[Data excerpts]

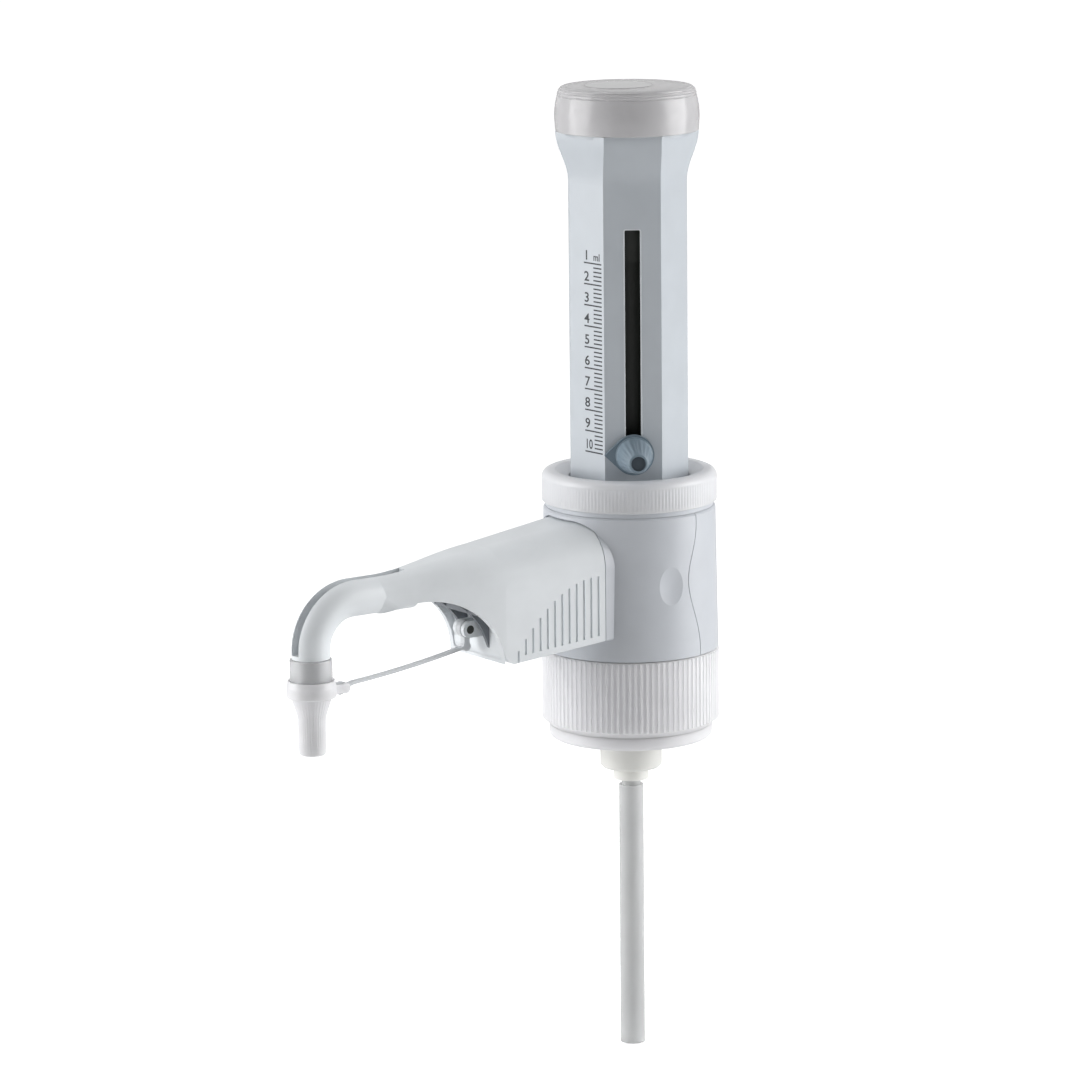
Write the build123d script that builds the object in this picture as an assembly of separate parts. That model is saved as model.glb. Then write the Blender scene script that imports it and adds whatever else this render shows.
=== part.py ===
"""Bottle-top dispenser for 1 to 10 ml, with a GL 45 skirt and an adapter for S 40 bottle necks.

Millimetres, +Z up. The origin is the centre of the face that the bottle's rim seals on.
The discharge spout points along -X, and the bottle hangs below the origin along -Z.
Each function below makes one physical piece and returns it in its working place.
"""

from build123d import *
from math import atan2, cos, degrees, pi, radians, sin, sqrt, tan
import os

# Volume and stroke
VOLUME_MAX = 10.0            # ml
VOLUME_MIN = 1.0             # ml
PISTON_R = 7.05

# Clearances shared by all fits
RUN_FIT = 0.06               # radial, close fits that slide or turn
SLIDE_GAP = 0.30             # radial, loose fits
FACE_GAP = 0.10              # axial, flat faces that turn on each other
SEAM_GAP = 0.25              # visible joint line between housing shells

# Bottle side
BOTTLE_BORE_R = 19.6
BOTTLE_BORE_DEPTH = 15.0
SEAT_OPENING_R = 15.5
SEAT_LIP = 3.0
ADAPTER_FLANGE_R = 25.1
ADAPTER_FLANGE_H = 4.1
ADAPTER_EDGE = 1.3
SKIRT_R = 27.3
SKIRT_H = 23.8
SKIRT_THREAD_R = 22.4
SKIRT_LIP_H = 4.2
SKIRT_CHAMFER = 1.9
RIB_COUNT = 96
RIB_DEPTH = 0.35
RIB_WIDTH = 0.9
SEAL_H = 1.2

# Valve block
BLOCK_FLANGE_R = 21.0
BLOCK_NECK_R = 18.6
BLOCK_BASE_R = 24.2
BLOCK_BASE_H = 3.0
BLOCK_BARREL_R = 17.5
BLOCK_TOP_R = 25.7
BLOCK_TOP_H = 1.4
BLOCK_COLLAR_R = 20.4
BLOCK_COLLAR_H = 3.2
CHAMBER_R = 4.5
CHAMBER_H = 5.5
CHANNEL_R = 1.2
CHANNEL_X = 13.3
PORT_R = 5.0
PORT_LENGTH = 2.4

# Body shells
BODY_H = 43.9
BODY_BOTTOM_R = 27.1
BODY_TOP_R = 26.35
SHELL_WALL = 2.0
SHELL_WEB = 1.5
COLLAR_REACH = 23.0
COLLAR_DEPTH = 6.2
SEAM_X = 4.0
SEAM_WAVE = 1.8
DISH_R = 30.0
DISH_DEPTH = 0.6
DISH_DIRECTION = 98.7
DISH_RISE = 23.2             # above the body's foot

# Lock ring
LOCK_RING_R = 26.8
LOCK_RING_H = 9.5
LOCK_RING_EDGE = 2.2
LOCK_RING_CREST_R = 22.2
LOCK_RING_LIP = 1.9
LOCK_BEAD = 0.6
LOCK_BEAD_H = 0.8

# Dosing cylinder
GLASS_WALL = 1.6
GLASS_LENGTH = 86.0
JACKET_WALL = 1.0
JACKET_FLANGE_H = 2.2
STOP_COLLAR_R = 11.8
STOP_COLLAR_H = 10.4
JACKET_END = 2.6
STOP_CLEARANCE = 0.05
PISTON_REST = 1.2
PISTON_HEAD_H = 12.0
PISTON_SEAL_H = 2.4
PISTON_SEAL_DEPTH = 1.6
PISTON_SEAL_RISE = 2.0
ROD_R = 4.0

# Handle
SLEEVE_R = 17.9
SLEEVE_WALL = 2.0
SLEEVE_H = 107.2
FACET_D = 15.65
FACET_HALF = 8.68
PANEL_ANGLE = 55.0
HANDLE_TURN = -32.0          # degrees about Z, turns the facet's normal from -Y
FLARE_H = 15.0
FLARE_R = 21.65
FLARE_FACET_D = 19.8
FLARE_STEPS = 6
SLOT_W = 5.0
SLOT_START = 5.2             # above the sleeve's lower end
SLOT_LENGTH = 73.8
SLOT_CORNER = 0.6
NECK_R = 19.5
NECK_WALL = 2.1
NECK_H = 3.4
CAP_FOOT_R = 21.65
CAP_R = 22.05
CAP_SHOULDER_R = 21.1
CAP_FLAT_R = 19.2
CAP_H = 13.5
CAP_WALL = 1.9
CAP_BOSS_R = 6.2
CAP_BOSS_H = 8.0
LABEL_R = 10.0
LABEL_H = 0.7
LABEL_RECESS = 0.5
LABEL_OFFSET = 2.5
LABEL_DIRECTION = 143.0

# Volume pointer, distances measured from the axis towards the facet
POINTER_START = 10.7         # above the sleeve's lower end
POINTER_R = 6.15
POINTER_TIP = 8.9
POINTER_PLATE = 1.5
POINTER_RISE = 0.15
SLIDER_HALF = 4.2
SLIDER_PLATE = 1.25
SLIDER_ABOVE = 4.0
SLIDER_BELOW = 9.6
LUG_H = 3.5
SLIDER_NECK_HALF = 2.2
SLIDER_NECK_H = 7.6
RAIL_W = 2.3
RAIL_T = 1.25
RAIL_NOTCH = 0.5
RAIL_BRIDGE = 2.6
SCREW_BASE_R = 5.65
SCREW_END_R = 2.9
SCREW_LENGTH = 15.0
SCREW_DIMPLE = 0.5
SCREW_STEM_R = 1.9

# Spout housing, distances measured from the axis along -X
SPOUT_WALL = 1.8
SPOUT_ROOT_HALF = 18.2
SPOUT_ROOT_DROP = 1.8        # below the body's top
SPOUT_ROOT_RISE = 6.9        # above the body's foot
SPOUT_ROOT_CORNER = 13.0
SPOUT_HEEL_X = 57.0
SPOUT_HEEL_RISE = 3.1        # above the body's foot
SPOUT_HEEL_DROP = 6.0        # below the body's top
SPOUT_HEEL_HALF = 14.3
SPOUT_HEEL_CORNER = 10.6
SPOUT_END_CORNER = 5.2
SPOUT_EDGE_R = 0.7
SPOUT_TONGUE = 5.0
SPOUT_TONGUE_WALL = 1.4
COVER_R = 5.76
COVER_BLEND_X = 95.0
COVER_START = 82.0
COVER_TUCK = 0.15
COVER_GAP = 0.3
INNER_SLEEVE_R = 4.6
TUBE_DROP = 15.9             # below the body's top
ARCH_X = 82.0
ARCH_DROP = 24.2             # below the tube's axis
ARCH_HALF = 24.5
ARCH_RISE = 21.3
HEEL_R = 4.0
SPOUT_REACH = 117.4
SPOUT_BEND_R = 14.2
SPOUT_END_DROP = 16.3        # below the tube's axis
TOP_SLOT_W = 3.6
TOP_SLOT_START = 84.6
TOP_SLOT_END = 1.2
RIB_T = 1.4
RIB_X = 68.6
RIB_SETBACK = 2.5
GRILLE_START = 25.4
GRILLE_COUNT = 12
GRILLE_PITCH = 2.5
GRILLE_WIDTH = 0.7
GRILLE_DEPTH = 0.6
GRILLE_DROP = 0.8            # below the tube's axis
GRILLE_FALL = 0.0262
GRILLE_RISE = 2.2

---

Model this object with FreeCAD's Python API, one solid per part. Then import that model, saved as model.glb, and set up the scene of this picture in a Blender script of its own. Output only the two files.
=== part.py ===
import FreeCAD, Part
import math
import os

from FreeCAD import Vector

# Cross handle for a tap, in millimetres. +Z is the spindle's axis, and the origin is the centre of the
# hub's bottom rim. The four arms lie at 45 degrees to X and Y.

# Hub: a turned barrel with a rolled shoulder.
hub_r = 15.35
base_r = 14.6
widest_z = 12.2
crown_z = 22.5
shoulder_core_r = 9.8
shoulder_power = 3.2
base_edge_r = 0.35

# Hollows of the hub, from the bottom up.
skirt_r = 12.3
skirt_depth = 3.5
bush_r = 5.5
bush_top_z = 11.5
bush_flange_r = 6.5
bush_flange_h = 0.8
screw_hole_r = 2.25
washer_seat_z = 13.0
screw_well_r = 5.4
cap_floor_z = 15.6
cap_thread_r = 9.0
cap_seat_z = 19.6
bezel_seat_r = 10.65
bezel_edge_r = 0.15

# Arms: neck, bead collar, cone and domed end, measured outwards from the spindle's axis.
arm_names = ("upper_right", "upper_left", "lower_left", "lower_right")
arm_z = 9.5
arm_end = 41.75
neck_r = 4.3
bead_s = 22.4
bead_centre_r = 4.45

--

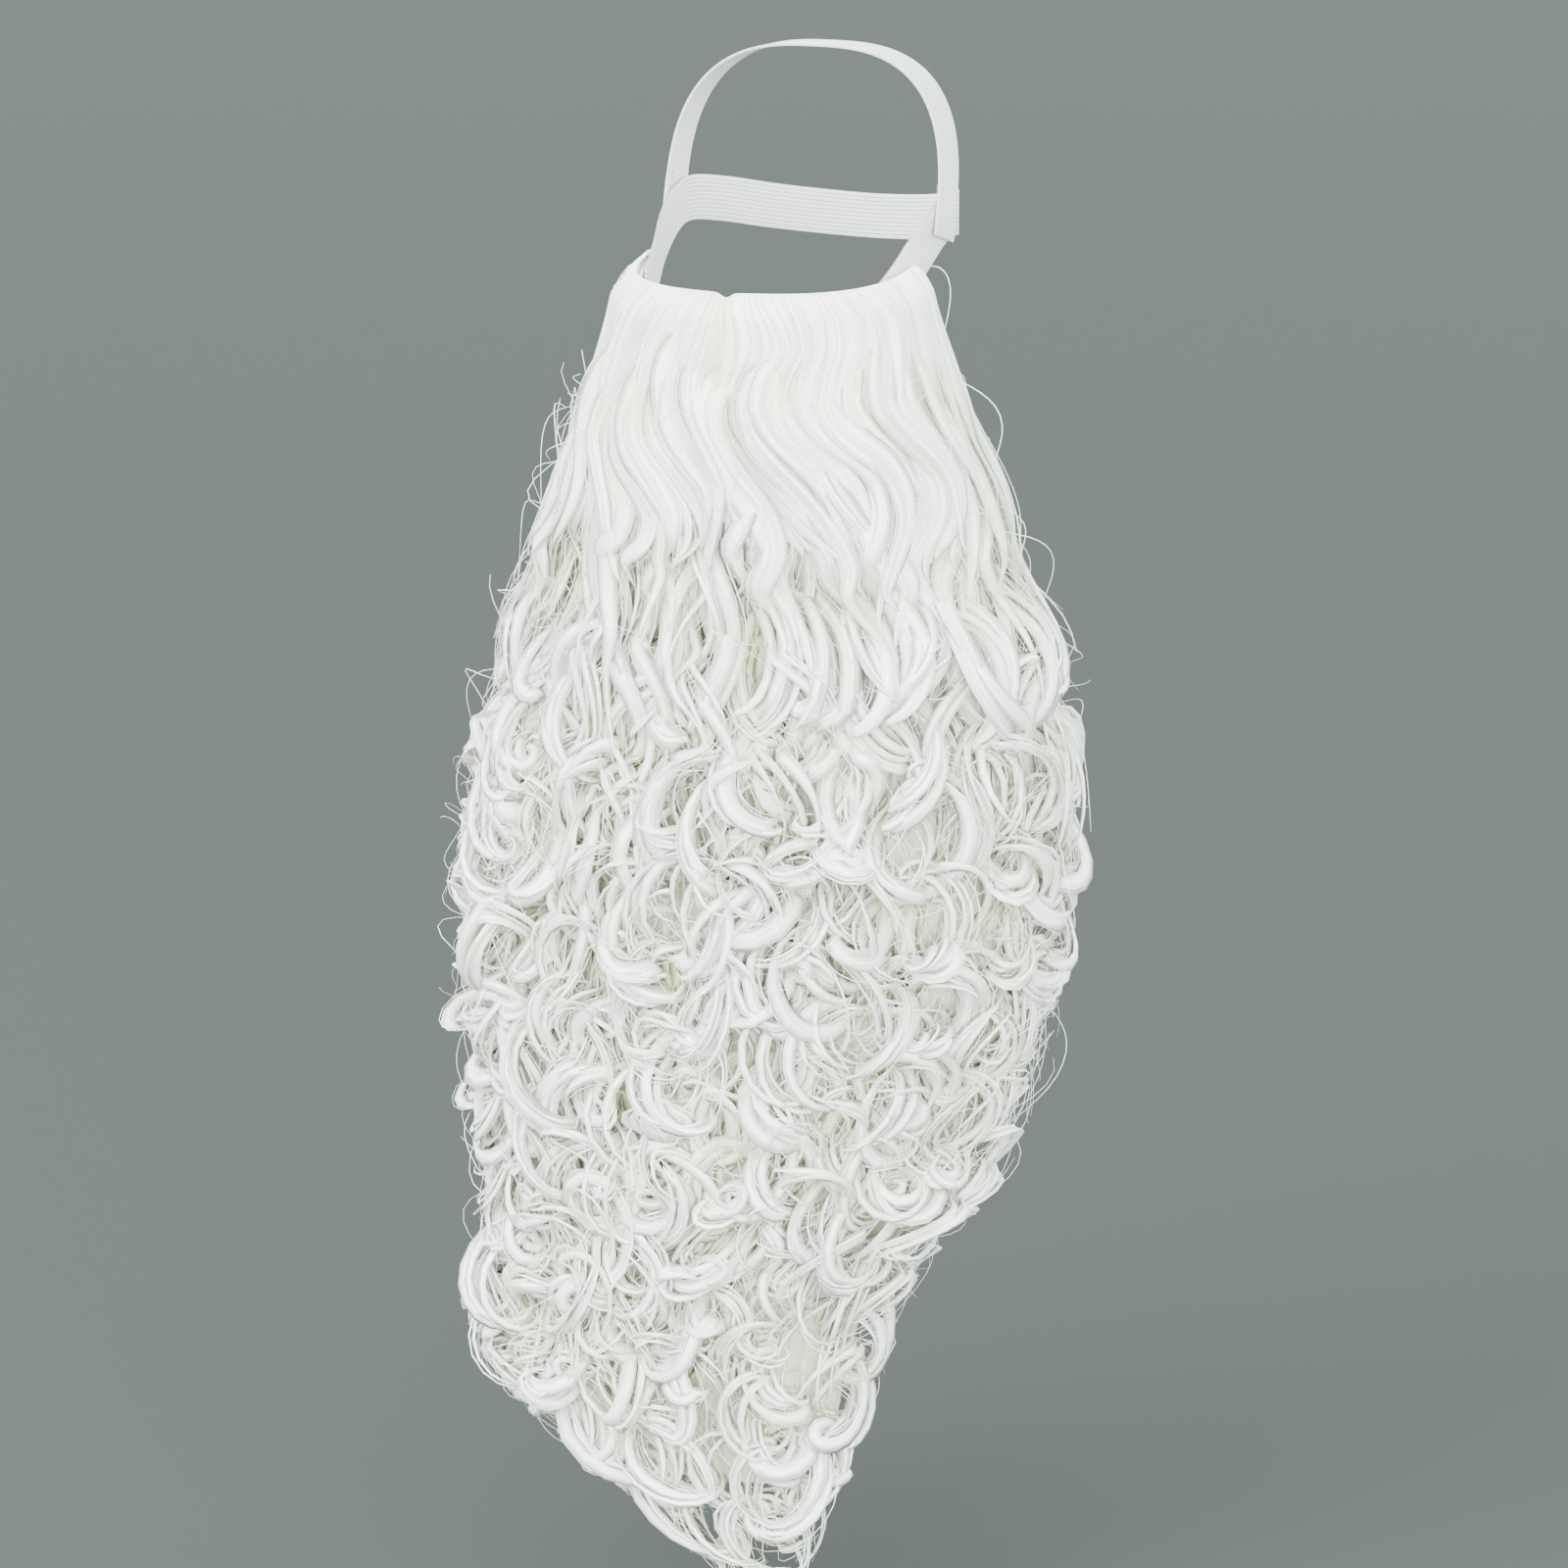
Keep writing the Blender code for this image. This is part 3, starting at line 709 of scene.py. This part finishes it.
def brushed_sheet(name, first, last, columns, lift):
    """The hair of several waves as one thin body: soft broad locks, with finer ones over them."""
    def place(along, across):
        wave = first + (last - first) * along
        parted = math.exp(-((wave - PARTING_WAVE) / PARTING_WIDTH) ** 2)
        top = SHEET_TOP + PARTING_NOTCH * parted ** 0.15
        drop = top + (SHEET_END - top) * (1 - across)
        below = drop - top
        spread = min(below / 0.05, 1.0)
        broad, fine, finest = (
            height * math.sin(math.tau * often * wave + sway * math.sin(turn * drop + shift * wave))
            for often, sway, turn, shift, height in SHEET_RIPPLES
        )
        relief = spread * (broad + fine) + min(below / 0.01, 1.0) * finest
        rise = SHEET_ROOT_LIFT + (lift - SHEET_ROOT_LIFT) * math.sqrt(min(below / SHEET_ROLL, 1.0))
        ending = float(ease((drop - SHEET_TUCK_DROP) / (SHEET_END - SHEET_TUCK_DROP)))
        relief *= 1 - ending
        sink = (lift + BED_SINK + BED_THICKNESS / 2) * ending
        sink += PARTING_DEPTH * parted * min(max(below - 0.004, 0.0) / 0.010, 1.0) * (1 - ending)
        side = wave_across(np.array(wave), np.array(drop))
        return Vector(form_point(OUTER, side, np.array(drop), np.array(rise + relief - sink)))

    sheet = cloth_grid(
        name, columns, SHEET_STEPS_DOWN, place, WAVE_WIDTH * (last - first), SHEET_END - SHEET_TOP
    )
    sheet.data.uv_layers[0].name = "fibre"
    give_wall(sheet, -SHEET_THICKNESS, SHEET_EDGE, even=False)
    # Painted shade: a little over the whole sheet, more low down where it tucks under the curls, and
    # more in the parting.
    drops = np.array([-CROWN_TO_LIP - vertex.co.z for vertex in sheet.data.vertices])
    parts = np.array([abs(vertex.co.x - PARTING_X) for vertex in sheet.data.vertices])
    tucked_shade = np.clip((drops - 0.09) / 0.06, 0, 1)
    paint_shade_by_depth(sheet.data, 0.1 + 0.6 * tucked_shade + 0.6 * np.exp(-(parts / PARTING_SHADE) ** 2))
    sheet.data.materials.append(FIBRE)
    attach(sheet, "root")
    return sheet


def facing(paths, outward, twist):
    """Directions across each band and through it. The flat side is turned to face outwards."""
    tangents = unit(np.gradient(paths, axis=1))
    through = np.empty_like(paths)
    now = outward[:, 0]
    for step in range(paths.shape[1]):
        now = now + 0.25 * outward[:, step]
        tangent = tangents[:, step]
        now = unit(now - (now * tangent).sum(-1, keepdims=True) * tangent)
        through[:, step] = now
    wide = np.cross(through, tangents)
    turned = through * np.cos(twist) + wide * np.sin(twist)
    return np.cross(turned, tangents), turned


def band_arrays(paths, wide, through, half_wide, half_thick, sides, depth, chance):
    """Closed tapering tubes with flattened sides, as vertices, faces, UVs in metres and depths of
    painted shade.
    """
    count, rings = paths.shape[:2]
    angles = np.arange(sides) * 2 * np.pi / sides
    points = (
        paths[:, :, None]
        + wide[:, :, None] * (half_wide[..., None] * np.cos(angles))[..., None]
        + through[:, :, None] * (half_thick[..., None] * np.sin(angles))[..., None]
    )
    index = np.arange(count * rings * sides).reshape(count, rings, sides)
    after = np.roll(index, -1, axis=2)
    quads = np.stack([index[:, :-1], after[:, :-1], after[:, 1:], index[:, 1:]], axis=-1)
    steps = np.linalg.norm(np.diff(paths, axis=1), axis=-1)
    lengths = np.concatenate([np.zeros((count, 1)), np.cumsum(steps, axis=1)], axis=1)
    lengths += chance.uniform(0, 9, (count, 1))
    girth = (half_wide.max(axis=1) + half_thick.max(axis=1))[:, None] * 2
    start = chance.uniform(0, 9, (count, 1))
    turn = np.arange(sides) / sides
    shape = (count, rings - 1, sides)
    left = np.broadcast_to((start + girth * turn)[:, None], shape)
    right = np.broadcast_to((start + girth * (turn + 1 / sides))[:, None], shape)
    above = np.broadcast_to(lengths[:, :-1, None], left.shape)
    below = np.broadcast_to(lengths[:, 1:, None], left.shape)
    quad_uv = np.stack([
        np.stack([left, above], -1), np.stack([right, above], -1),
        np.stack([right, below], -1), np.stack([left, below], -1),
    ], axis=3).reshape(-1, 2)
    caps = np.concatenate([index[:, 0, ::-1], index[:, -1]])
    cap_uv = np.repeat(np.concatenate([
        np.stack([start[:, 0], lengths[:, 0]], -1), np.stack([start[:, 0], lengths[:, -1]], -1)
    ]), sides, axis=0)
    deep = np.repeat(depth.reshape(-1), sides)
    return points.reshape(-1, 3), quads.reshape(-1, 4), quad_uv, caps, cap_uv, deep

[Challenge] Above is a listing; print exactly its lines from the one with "Write the build123d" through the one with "40 bottle necks.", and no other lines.

[Written response]
Write the build123d script that builds the object in this picture as an assembly of separate parts. That model is saved as model.glb. Then write the Blender scene script that imports it and adds whatever else this render shows.
=== part.py ===
"""Bottle-top dispenser for 1 to 10 ml, with a GL 45 skirt and an adapter for S 40 bottle necks.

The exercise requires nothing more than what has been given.